Lola tenía también algo de Rafael El Gallo, quizá su voz grave y gitana. A lo mejor por eso le gustaba tanto a los maricas, porque era tan hembra, tan española, que se iba convirtiendo en Cid Campeador, igual que los sarasas se convertían en Isabel la Católica. Llevaba en la carne las marcas de muchas culturas viejas —judía, árabe, gitana, española— que habían convertido a las mujeres en fieras.

Los taurinos discutían sobre la inconveniencia de vestir de luces a una mujer. Los jazmines olían en la noche jerezana. Y, en aquel momento, me sentí Lord Byron:

—Tú, Lola, vas siempre vestida de luces…

Sus ojos brillaron, se levantó, me cogió del brazo y dijo, retando a todo el mundo:

—¡Mirá que cossa más bonita m’a discho el inglé…!

Los gitanos siempre me han llamado «inglés», porque en Jerez sólo hay tres clases aparte: los señoritos, los gitanos y los ingleses… Cuando uno tiene los ojos claros, aunque hayan llorado también con los gitanos, uno es inglés.

Entre los surtidores del patio, Lola y yo escribimos aquella tarde nuestro romance jerezano de la gitana y el inglés. Yo tenía la noche literaria de mis veinte años, y me inventé un barrio de Santa Cruz para sus ojos de Aída, para su collar de paloma, para su vientre de mora, para sus manos de niña, para sus penas gitanas, para su talle de zambra y limón y jazmín.

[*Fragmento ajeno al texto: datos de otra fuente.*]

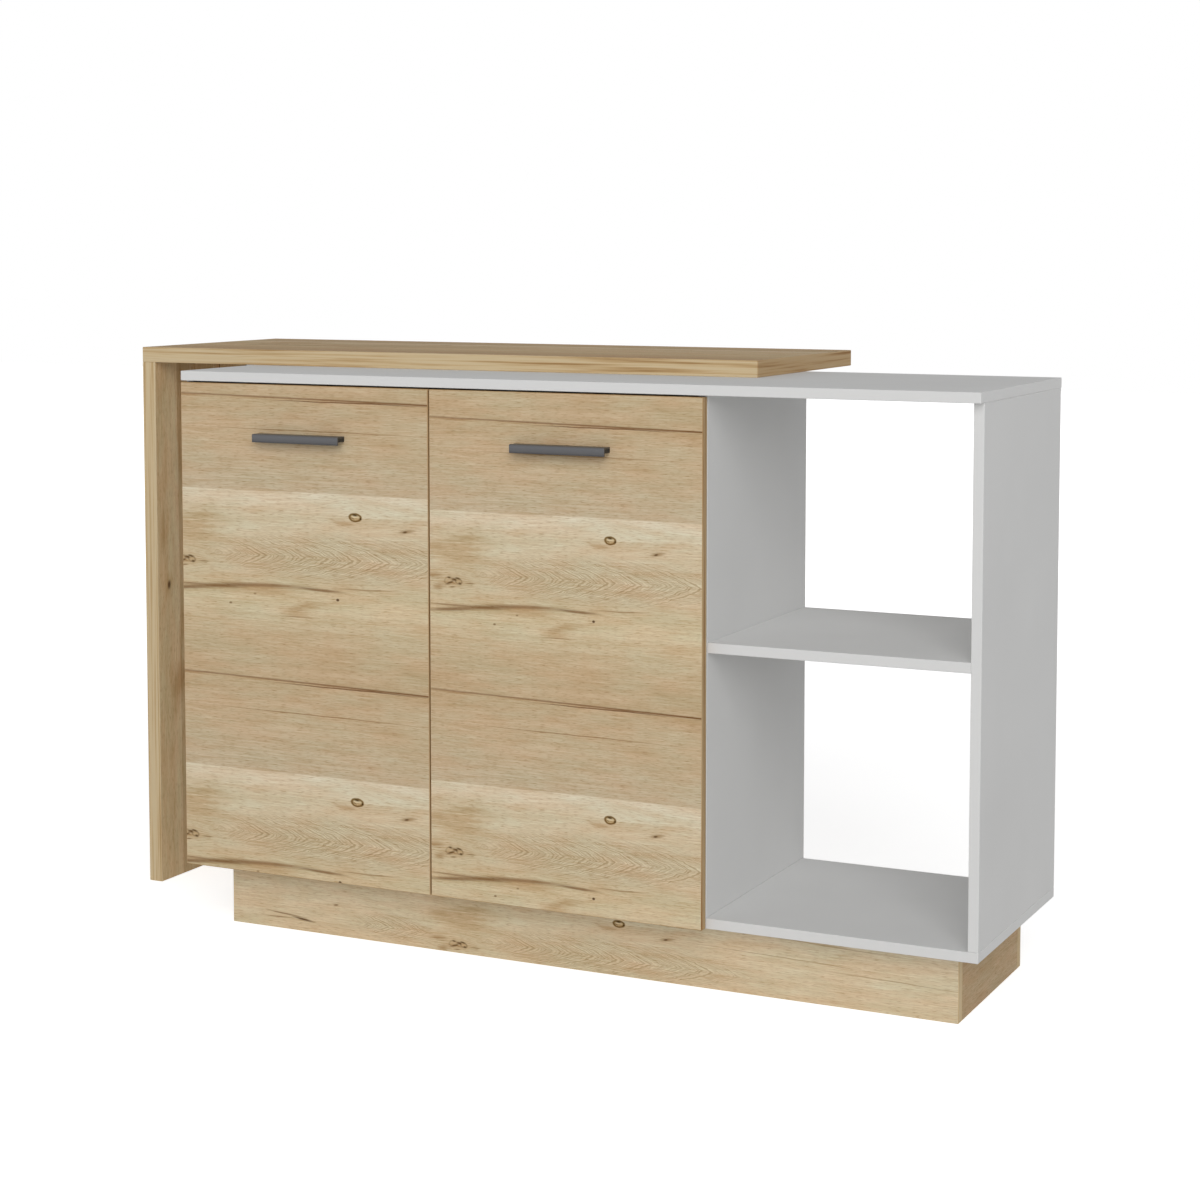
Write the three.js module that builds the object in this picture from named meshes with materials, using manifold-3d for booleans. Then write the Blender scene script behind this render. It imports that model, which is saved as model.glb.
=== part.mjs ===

Veinte años más tarde volví a encontrarla en un Casino, en la mesa de la ruleta francesa. Nuestras manos se rozaron un instante sobre el número 36. Número rojo. Ella me miró fijamente. Los carbones de sus ojos se encendieron con un fuego antiguo. Quizá no me reconoció, mientras los números locos rodaban en la noche. Salieron tres veces los números negros. Y me alejé, sin decirle nada, porque no merecía la pena borrar el recuerdo de Los Cisnes con una noche de números negros.

El Hotel Los Cisnes ya no existe. Pero yo guardaba una de sus plumas blancas. Y ahora que Lola se ha ido en el esperpento de la muerte folclórica, entre flores de duques y versos de toreros, entre lágrimas amigas, camisas viejas, camisas rotas, crespones negros y tremuloso alboroto de plumas… no sería justo que yo me guardase esta rosa de despedida: esta «soleá», tímida, ingenua, desangelada y torpe, de un inglés.